Exercise goal:
For this exercise, write out exactly, and only, the lines running from the line that contains "this render shows." through the line that contains "strip_setback = 0.8".

Supplied material:

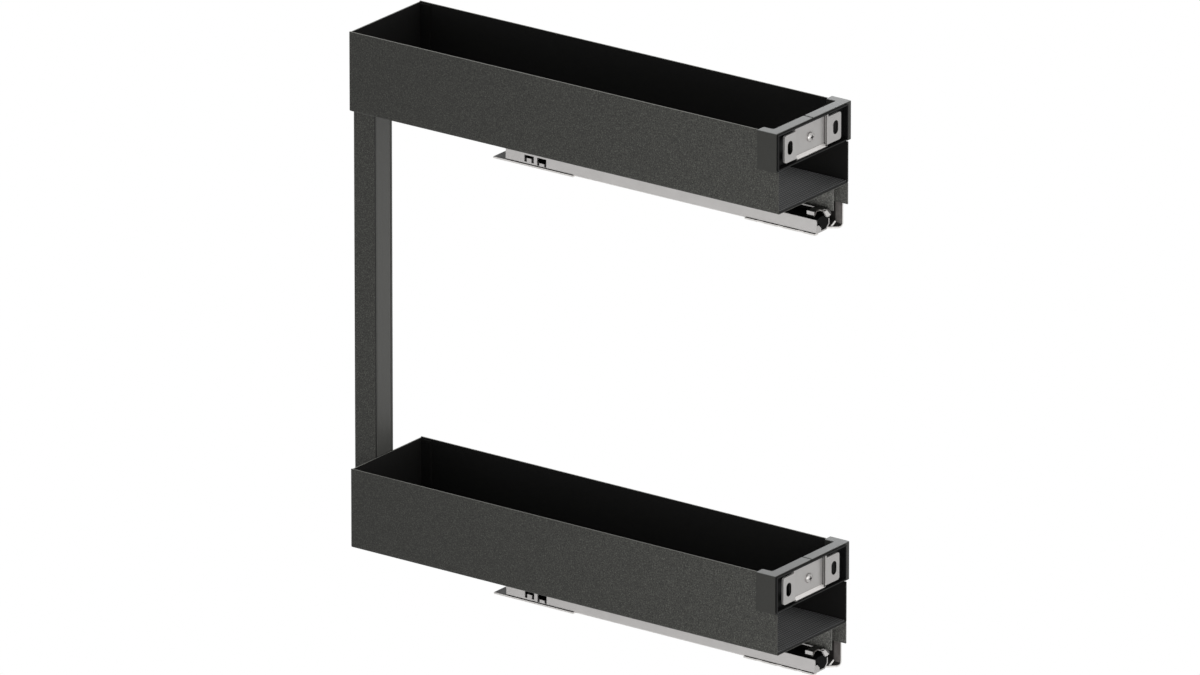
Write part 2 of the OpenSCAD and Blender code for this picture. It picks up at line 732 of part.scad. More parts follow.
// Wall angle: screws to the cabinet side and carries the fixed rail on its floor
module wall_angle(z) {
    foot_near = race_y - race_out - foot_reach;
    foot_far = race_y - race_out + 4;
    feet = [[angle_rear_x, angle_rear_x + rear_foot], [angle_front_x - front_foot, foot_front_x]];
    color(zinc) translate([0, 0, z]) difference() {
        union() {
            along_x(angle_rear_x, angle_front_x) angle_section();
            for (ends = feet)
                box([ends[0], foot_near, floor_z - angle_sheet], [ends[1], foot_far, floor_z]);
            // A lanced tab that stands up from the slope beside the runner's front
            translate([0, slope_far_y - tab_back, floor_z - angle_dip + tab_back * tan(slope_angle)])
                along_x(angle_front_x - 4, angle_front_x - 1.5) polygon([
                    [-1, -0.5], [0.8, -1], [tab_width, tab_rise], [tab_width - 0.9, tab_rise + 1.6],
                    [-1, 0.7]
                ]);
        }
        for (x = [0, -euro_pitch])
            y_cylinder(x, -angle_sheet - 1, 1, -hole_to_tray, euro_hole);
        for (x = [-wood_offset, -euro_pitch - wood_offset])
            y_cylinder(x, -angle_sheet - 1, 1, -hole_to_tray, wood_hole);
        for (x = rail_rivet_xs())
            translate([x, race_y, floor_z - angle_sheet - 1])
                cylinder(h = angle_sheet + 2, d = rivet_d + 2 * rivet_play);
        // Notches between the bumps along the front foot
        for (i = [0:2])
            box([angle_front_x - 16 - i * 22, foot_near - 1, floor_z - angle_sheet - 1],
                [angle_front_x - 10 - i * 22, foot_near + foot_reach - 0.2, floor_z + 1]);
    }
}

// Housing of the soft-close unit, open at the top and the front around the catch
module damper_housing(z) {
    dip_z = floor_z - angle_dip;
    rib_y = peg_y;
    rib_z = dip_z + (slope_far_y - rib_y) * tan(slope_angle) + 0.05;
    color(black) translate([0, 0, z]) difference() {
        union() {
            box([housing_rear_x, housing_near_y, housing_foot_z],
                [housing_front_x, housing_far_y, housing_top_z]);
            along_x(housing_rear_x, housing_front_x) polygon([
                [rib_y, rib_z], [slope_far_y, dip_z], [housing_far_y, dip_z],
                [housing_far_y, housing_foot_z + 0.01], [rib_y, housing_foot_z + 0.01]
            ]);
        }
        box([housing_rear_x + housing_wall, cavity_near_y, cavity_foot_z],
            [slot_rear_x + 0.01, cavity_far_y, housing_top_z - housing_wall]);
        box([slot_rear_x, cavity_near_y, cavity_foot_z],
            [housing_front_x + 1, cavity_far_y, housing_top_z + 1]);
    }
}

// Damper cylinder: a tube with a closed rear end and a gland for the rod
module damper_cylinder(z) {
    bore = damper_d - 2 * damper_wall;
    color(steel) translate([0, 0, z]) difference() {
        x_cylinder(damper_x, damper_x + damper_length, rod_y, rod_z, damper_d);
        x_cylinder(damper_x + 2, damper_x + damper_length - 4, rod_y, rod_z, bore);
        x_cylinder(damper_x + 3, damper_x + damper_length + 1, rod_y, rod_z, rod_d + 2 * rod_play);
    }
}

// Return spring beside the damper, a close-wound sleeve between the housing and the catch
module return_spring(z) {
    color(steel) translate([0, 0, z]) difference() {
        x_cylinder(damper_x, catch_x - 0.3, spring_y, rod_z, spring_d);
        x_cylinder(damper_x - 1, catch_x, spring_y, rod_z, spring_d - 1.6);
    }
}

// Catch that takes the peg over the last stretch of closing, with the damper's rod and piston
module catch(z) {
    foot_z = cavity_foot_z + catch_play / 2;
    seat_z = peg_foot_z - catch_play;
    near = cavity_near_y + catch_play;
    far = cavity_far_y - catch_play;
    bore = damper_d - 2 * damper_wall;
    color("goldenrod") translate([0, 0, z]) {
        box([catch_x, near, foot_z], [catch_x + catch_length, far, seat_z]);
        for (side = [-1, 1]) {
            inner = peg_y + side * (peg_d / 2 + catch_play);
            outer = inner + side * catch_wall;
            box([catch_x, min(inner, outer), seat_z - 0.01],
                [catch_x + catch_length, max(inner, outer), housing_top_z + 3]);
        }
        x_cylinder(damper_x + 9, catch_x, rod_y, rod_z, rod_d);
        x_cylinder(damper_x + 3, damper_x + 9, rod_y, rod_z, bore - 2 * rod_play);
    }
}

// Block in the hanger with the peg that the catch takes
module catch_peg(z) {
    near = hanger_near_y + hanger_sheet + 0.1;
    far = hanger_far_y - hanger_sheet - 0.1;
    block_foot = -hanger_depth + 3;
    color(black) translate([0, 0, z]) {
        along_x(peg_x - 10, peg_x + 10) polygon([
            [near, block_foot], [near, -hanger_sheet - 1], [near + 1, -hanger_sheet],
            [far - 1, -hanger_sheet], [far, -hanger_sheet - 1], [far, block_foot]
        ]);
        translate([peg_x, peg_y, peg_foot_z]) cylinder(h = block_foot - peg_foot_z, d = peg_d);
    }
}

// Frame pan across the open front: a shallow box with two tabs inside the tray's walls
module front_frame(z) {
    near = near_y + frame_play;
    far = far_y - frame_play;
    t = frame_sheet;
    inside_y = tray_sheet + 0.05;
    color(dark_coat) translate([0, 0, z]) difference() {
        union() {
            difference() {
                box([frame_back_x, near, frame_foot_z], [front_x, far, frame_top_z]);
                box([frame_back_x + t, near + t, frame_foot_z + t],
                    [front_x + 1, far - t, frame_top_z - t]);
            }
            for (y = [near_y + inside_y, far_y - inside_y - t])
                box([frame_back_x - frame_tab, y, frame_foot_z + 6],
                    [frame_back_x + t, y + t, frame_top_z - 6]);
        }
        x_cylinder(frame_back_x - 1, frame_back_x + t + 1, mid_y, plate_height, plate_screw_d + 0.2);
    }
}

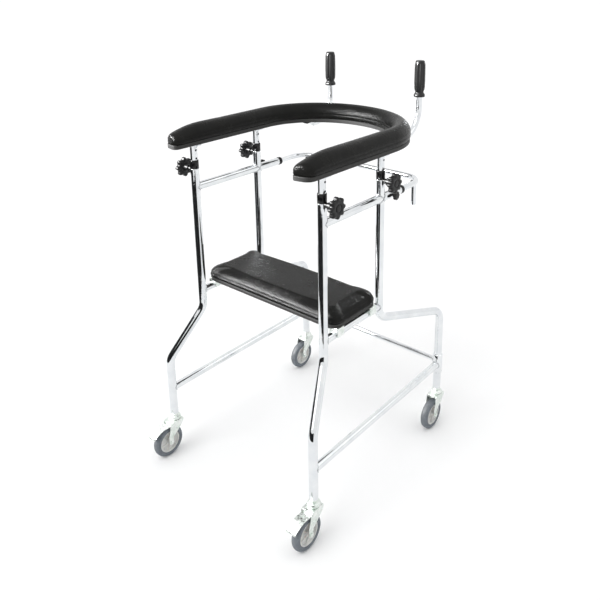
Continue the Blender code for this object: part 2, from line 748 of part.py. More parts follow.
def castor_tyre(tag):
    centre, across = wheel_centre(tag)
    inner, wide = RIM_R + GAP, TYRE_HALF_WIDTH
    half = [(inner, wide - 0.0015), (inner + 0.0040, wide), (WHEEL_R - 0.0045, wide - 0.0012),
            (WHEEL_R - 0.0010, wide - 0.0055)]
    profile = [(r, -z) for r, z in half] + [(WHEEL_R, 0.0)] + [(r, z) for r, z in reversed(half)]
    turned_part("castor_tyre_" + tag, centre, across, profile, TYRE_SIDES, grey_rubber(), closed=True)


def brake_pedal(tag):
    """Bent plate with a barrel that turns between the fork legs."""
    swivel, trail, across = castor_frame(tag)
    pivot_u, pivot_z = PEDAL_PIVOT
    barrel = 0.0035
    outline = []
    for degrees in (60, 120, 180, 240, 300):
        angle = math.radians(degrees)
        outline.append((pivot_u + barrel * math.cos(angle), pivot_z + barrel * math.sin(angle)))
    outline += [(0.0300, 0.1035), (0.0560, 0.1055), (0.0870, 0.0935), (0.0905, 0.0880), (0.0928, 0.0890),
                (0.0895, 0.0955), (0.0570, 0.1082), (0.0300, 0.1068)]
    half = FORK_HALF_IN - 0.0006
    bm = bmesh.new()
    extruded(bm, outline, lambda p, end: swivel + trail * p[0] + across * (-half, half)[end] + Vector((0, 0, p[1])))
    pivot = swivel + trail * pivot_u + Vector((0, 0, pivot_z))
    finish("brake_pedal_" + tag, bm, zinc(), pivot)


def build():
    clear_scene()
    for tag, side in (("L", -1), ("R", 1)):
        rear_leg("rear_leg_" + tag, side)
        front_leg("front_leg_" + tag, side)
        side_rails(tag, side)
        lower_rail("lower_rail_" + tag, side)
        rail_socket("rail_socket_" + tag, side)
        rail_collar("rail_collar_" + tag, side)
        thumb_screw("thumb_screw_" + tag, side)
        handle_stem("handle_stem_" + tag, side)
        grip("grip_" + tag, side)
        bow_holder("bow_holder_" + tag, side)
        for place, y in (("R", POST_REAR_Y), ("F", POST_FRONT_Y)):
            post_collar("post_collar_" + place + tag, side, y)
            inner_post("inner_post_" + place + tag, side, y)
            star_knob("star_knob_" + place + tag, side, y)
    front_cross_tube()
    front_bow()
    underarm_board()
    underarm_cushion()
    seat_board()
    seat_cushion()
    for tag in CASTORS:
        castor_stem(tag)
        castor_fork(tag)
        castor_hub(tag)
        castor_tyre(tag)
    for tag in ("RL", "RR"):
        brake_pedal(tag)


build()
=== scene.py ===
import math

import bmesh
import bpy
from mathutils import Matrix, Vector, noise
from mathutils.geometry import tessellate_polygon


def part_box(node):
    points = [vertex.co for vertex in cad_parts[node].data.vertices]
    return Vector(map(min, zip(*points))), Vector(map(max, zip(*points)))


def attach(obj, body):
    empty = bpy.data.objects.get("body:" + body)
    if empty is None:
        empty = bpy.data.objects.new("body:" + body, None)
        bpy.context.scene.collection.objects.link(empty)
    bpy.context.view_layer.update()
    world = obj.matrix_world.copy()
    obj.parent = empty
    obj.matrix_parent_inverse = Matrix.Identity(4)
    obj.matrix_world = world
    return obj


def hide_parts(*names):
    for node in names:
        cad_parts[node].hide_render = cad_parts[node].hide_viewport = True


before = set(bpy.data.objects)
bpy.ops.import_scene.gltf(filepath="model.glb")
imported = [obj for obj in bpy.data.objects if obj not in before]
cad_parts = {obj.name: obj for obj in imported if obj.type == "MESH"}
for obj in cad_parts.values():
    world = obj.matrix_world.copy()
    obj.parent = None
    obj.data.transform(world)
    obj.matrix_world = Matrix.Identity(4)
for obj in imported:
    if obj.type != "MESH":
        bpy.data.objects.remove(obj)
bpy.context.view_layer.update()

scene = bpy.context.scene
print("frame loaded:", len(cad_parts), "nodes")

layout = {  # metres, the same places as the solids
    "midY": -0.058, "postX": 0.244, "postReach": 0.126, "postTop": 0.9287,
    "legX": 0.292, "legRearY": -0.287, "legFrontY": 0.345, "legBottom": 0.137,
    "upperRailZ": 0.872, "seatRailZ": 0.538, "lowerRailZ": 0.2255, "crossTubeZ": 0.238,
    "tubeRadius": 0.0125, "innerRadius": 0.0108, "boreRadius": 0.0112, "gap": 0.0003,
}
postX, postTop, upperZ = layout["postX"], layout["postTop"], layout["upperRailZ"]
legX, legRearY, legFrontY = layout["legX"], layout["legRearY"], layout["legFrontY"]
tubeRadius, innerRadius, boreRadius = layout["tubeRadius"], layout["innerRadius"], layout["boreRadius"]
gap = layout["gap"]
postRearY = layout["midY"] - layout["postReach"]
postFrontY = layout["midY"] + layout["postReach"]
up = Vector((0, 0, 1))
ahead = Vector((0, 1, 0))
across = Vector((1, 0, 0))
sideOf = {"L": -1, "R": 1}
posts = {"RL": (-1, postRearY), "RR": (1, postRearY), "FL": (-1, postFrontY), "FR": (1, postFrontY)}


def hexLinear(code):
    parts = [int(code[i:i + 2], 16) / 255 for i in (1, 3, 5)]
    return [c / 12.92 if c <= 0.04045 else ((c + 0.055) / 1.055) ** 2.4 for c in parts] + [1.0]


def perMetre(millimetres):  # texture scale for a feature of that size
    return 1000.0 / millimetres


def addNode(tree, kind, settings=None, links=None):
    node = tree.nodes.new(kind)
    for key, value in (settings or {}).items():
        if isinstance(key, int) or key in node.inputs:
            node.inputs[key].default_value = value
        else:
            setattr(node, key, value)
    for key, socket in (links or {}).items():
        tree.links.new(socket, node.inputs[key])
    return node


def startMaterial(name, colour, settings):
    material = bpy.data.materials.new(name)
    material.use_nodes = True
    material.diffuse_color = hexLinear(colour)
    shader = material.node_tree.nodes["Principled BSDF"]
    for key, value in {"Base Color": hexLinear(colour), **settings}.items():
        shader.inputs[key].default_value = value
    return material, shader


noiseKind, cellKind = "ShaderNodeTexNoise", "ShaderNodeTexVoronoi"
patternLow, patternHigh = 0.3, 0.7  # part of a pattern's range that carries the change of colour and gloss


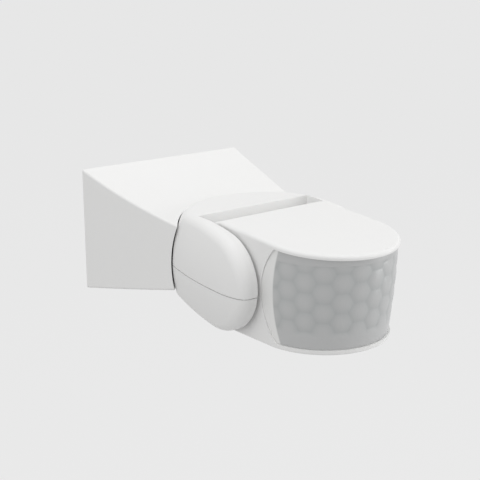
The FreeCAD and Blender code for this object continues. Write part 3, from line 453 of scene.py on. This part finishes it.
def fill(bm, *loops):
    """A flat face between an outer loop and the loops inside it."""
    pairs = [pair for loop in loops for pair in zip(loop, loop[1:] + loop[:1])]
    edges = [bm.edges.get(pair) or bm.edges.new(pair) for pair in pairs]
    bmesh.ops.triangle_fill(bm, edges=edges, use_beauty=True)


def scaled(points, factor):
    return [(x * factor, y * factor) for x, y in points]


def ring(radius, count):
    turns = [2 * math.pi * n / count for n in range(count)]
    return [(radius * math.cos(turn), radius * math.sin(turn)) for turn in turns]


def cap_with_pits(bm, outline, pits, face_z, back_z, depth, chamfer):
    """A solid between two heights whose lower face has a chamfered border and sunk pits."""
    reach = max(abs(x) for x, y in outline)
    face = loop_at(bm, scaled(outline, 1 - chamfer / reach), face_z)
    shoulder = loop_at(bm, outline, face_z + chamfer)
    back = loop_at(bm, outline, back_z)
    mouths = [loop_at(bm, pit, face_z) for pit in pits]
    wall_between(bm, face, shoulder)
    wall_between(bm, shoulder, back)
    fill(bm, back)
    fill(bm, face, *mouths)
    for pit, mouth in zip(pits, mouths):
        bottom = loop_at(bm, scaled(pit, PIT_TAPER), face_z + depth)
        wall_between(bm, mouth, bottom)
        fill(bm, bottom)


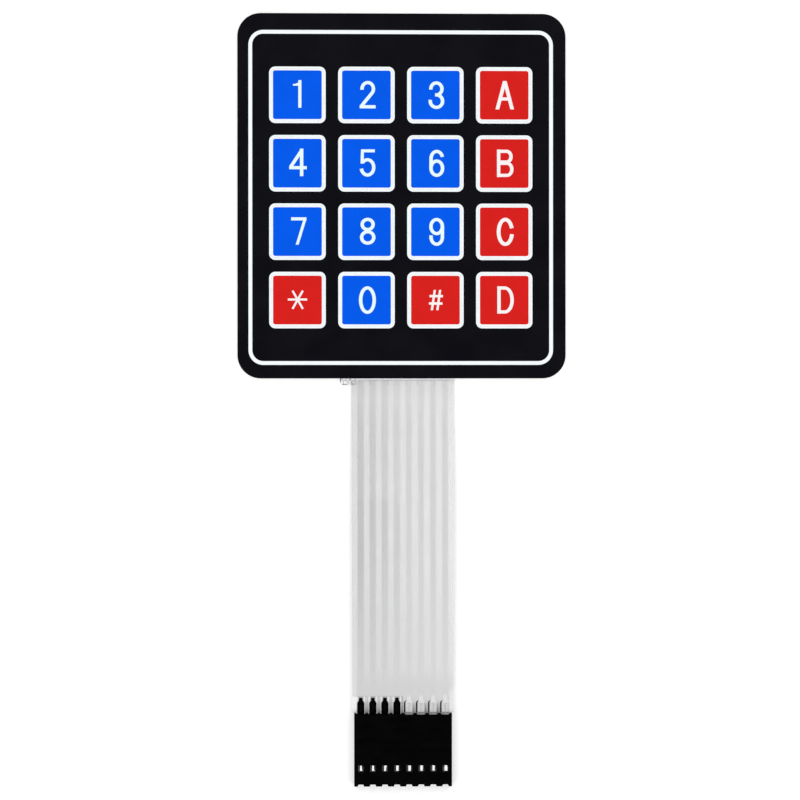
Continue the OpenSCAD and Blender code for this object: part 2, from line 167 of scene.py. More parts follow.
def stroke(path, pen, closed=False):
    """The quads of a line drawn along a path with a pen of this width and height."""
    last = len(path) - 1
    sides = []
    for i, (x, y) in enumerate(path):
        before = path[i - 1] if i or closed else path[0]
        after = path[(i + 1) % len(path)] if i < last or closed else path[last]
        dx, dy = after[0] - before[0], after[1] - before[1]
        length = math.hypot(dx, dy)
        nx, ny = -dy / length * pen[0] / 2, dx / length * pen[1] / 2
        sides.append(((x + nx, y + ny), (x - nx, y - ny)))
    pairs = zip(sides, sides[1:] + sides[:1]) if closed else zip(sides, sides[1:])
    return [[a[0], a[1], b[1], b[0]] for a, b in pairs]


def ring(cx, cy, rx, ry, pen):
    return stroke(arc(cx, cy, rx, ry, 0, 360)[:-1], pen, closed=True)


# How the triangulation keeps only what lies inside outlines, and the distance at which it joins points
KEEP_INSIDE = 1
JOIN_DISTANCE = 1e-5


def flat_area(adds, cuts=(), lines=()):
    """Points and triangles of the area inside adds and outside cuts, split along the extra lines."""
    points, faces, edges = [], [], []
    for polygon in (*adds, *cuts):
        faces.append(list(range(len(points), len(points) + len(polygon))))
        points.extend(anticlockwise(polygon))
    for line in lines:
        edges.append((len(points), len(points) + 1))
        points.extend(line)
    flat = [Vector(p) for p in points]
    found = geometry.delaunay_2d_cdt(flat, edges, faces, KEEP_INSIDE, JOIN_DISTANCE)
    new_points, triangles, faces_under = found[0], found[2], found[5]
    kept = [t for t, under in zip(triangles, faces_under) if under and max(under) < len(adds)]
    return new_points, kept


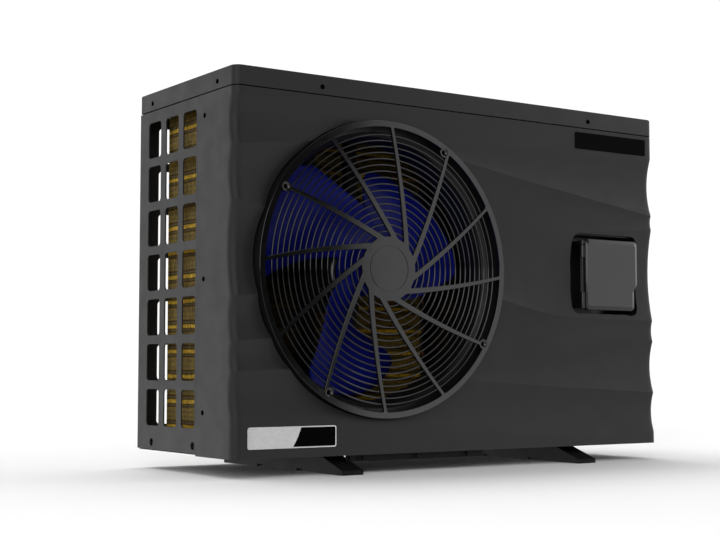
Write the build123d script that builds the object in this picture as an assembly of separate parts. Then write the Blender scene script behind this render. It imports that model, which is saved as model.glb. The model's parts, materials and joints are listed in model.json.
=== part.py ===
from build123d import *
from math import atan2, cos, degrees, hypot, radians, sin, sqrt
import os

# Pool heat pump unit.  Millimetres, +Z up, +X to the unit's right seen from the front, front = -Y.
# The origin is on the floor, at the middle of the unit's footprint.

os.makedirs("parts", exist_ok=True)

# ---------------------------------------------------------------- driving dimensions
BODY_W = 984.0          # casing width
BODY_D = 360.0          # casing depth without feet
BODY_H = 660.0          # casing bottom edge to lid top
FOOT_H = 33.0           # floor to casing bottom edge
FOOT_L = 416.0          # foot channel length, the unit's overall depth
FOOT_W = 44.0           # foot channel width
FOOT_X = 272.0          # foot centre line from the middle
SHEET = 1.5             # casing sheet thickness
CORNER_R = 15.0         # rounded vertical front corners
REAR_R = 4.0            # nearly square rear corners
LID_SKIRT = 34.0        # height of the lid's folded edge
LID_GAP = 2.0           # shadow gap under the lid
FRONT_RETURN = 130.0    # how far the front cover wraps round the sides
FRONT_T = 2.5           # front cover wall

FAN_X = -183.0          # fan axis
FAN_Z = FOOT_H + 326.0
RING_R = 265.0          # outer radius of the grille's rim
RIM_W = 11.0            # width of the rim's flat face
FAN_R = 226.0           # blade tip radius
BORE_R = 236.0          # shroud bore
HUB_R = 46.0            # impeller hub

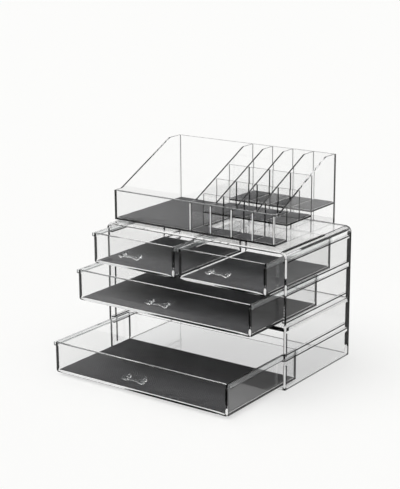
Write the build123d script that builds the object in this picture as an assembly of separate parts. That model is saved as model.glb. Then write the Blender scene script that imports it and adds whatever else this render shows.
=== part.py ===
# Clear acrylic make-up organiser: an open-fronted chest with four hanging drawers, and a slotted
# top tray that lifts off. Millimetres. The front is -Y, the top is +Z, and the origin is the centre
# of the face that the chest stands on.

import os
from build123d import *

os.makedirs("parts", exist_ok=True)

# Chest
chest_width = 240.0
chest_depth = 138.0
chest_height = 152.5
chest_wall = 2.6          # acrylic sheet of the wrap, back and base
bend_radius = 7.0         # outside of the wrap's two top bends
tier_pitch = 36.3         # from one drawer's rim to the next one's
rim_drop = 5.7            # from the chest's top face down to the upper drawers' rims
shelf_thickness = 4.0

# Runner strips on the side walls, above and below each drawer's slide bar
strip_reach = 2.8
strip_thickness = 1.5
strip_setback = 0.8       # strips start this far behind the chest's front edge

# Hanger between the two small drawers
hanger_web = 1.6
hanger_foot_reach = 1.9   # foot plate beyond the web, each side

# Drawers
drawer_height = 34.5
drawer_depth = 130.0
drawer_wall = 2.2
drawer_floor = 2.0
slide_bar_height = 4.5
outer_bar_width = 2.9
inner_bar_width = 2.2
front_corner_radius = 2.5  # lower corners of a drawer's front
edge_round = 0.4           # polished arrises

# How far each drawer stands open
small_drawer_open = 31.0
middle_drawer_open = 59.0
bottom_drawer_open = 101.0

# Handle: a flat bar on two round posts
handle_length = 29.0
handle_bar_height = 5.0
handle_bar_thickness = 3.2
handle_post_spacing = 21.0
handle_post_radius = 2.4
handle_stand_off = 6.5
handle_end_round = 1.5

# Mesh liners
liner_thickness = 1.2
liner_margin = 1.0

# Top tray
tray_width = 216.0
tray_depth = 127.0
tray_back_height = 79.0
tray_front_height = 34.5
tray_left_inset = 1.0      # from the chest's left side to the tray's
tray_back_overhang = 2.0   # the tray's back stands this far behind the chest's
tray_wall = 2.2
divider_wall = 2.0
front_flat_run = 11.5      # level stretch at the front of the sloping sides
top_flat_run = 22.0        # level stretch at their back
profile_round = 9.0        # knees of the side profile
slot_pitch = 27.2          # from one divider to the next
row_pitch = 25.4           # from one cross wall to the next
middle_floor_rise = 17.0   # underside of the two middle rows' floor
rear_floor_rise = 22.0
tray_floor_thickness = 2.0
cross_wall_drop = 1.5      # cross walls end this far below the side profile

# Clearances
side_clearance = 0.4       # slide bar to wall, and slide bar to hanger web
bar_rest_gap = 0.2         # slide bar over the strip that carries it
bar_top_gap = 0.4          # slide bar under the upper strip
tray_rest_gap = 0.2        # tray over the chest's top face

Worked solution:
Write the build123d script that builds the object in this picture as an assembly of separate parts. That model is saved as model.glb. Then write the Blender scene script that imports it and adds whatever else this render shows.
=== part.py ===
# Clear acrylic make-up organiser: an open-fronted chest with four hanging drawers, and a slotted
# top tray that lifts off. Millimetres. The front is -Y, the top is +Z, and the origin is the centre
# of the face that the chest stands on.

import os
from build123d import *

os.makedirs("parts", exist_ok=True)

# Chest
chest_width = 240.0
chest_depth = 138.0
chest_height = 152.5
chest_wall = 2.6          # acrylic sheet of the wrap, back and base
bend_radius = 7.0         # outside of the wrap's two top bends
tier_pitch = 36.3         # from one drawer's rim to the next one's
rim_drop = 5.7            # from the chest's top face down to the upper drawers' rims
shelf_thickness = 4.0

# Runner strips on the side walls, above and below each drawer's slide bar
strip_reach = 2.8
strip_thickness = 1.5
strip_setback = 0.8       # strips start this far behind the chest's front edge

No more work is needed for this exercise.